Extract each line of the data and write it out again exactly.

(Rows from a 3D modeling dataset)
= = = = =

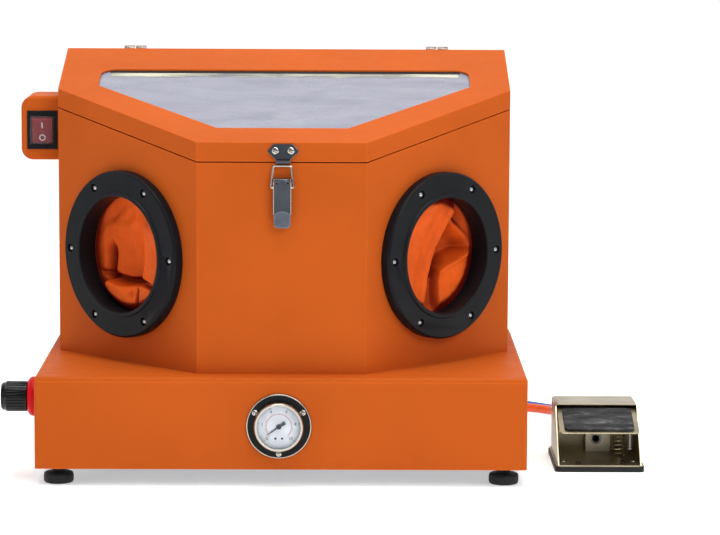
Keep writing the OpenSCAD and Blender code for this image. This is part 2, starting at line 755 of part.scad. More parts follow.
module gauge_needle() {
    color(black) at_cabinet() translate([gauge_x, 0, gauge_z]) rotate([90, 0, 0]) {
        translate([0, 0, 4.6]) cylinder(r = 1.5, h = 3.4);
        rotate([0, 0, needle_angle]) translate([0, 0, 6]) linear_extrude(0.8) {
            circle(3.4);
            polygon([[0, 1.2], [19, 0.35], [19, -0.35], [0, -1.2], [-9.5, -2.4], [-9.5, 2.4]]);
        }
    }
}
module gauge_lens() {
    color([0.9, 0.95, 1, 0.3]) at_cabinet() rod_y(gauge_x, -12, -10.4, gauge_z, 28.4);
}
module gauge_screws() {
    color(steel) at_cabinet() for (a = [30, 150, 270])
        translate([gauge_x + 35 * cos(a), -2.5, gauge_z + 35 * sin(a)]) rotate([90, 0, 0])
        pan_screw(3.5, 2.2, 1.9, 8);
}

// ---- Regulator on the left wall ----
module regulator_ring() {
    color([0.78, 0.14, 0.20]) at_cabinet() on_regulator()
        rotate_extrude() polygon([[15, 0], [red_ring_d / 2, 0], [red_ring_d / 2, 7],
            [red_ring_d / 2 - 1.2, 10], [red_ring_d / 2 - 4.5, 12.6], [15, 13]]);
}
module on_regulator() {
    translate([-base_w / 2, knob_y, knob_z]) rotate([0, -90, 0]) children();
}
module regulator_body() {
    color([0.25, 0.25, 0.27]) at_cabinet() difference() {
        union() {
            on_regulator() translate([0, 0, -52]) cylinder(r = 22, h = 50);
            on_regulator() translate([0, 0, -3]) cylinder(r = 14.9, h = 15);
            block([-300, -262], [36, 84], [62, 92]);
            translate([-281, knob_y, 40]) cylinder(r = 15, h = 24);
        }
        on_regulator() translate([0, 0, -9 - knob_pull]) cylinder(r = 9.25, h = 40);
    }
}
module regulator_sleeve() {
    color(steel) at_cabinet() on_regulator() translate([0, 0, -6]) difference() {
        cylinder(r = 9.2, h = knob_gap + 6 - gap);
        translate([0, 0, -1]) cylinder(r = 5.05, h = 30);
    }
}
module regulator_knob() {
    color(black) at_cabinet() on_regulator() {
        difference() {
            rotate_extrude() polygon([[0, knob_gap], [knob_d / 2 - 1, knob_gap], [knob_d / 2, knob_gap + 1],
                [knob_d / 2, 40], [knob_d / 2 - 1.4, 41.5], [knob_d / 2 - 2, 45],
                [knob_d / 2 - 3.6, 46.5], [0, 46.5]]);
            for (a = [0:12:348]) rotate([0, 0, a]) translate([knob_d / 2 + 0.4, 0, knob_gap + 2])
                cylinder(r = 1.3, h = 24);
        }
        translate([0, 0, -5]) cylinder(r = 5, h = 22);
    }
}

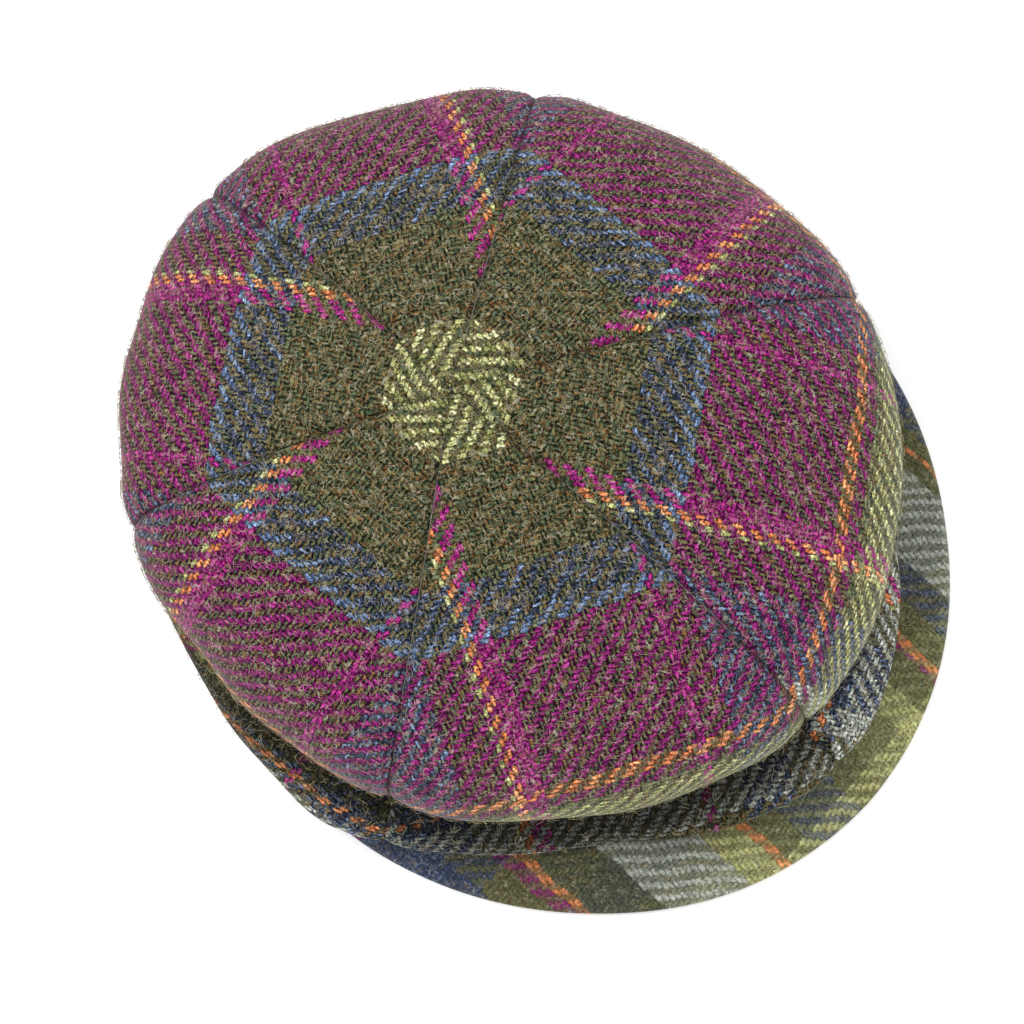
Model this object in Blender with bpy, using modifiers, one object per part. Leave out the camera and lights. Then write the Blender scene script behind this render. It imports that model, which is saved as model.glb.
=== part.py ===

= = = = =

** Solution to the problem **
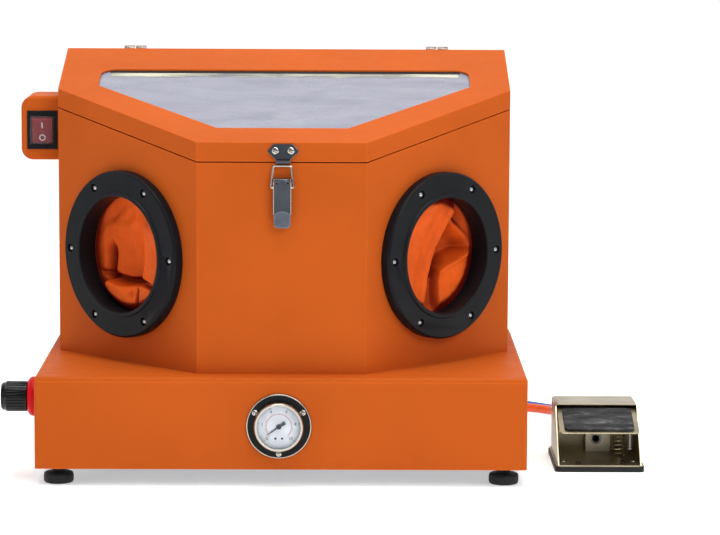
Keep writing the OpenSCAD and Blender code for this image. This is part 2, starting at line 755 of part.scad. More parts follow.
module gauge_needle() {
    color(black) at_cabinet() translate([gauge_x, 0, gauge_z]) rotate([90, 0, 0]) {
        translate([0, 0, 4.6]) cylinder(r = 1.5, h = 3.4);
        rotate([0, 0, needle_angle]) translate([0, 0, 6]) linear_extrude(0.8) {
            circle(3.4);
            polygon([[0, 1.2], [19, 0.35], [19, -0.35], [0, -1.2], [-9.5, -2.4], [-9.5, 2.4]]);
        }
    }
}
module gauge_lens() {
    color([0.9, 0.95, 1, 0.3]) at_cabinet() rod_y(gauge_x, -12, -10.4, gauge_z, 28.4);
}
module gauge_screws() {
    color(steel) at_cabinet() for (a = [30, 150, 270])
        translate([gauge_x + 35 * cos(a), -2.5, gauge_z + 35 * sin(a)]) rotate([90, 0, 0])
        pan_screw(3.5, 2.2, 1.9, 8);
}

// ---- Regulator on the left wall ----
module regulator_ring() {
    color([0.78, 0.14, 0.20]) at_cabinet() on_regulator()
        rotate_extrude() polygon([[15, 0], [red_ring_d / 2, 0], [red_ring_d / 2, 7],
            [red_ring_d / 2 - 1.2, 10], [red_ring_d / 2 - 4.5, 12.6], [15, 13]]);
}
module on_regulator() {
    translate([-base_w / 2, knob_y, knob_z]) rotate([0, -90, 0]) children();
}
module regulator_body() {
    color([0.25, 0.25, 0.27]) at_cabinet() difference() {
        union() {
            on_regulator() translate([0, 0, -52]) cylinder(r = 22, h = 50);
            on_regulator() translate([0, 0, -3]) cylinder(r = 14.9, h = 15);
            block([-300, -262], [36, 84], [62, 92]);
            translate([-281, knob_y, 40]) cylinder(r = 15, h = 24);
        }
        on_regulator() translate([0, 0, -9 - knob_pull]) cylinder(r = 9.25, h = 40);
    }
}
module regulator_sleeve() {
    color(steel) at_cabinet() on_regulator() translate([0, 0, -6]) difference() {
        cylinder(r = 9.2, h = knob_gap + 6 - gap);
        translate([0, 0, -1]) cylinder(r = 5.05, h = 30);
    }
}
module regulator_knob() {
    color(black) at_cabinet() on_regulator() {
        difference() {
            rotate_extrude() polygon([[0, knob_gap], [knob_d / 2 - 1, knob_gap], [knob_d / 2, knob_gap + 1],
                [knob_d / 2, 40], [knob_d / 2 - 1.4, 41.5], [knob_d / 2 - 2, 45],
                [knob_d / 2 - 3.6, 46.5], [0, 46.5]]);
            for (a = [0:12:348]) rotate([0, 0, a]) translate([knob_d / 2 + 0.4, 0, knob_gap + 2])
                cylinder(r = 1.3, h = 24);
        }
        translate([0, 0, -5]) cylinder(r = 5, h = 22);
    }
}

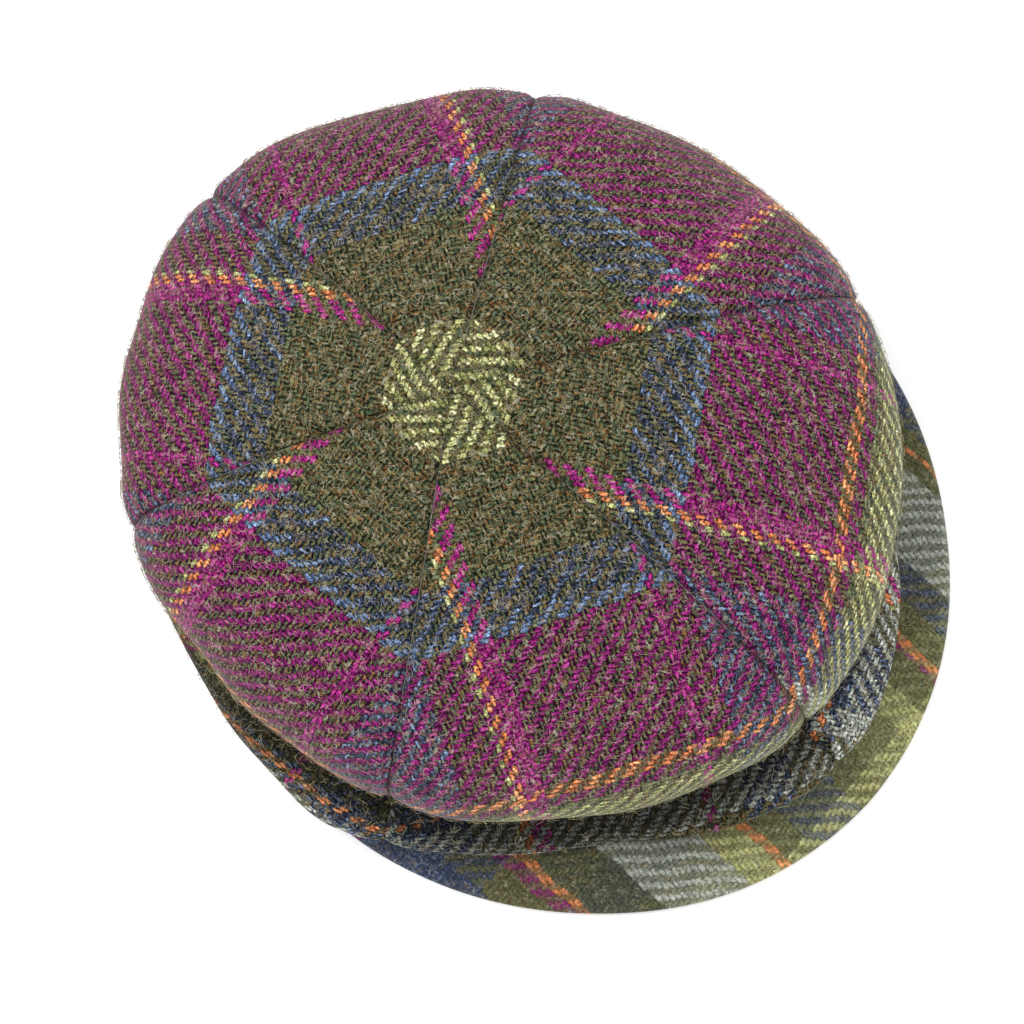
Model this object in Blender with bpy, using modifiers, one object per part. Leave out the camera and lights. Then write the Blender scene script behind this render. It imports that model, which is saved as model.glb.
=== part.py ===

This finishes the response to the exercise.